Sent you another email from a different address... hopefully that one will get through. :-)
Cool beans. I'll check it later - there's no huge rush, I hope? I won't be back in Maine until later this year (spring) and I'm actually trying to go to Cuba today or tomorrow. Today is no longer looking likely. I'm trying to get it expedited as I've never gone to Cuba directly from the US before (it was illegal) and I've never had my passport stamped with a Cuban stamp. I want to go there before they're more heavily influenced by the influx of Americans and, maybe, I'll look into some business opportunities there that do something other than leech from the people. I'm actually allowed to spend money there now.

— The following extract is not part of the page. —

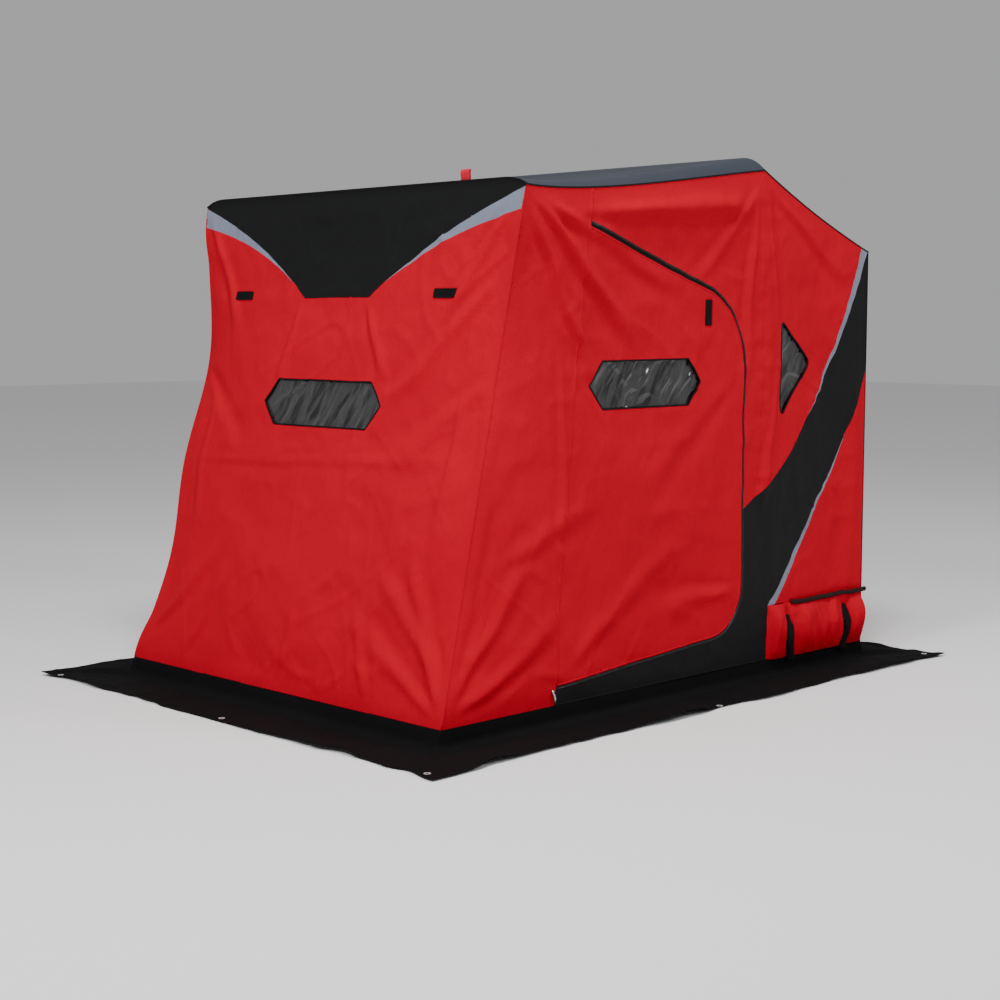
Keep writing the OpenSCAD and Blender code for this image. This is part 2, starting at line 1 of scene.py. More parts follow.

So, I'm kind of hoping to go soon but I'm not sure how long I'll get to stay.
"So long and thanks for all the fish."
No rush at all! And I'm envious... I've not been to Cuba yet, either. I think I'll have to add that to my list for holiday travel for this year. Well, if you need a security architect in your business ventures, let me know. :-)
We shall see. I've been on the phone with a guy that I met the last time I was there. I'm working on ways to bilk the tourists. ;-) (I'm not kidding. I'd give more details but let's just say that's the goal.)
No, i didn't say defraud the tourists. Just a minor bilking is all. It looks like approval did not go through today.
"So long and thanks for all the fish."
Isn't bilking the keystone of tourism? That's precisely why I despise 'tourist-y' things.
Good luck getting your approval tomorrow. Sounds like great craic!
LOL Still no approval. *sighs* It could take a while and, if it does, then I will not have time to go. But, I'm hopeful.
"So long and thanks for all the fish."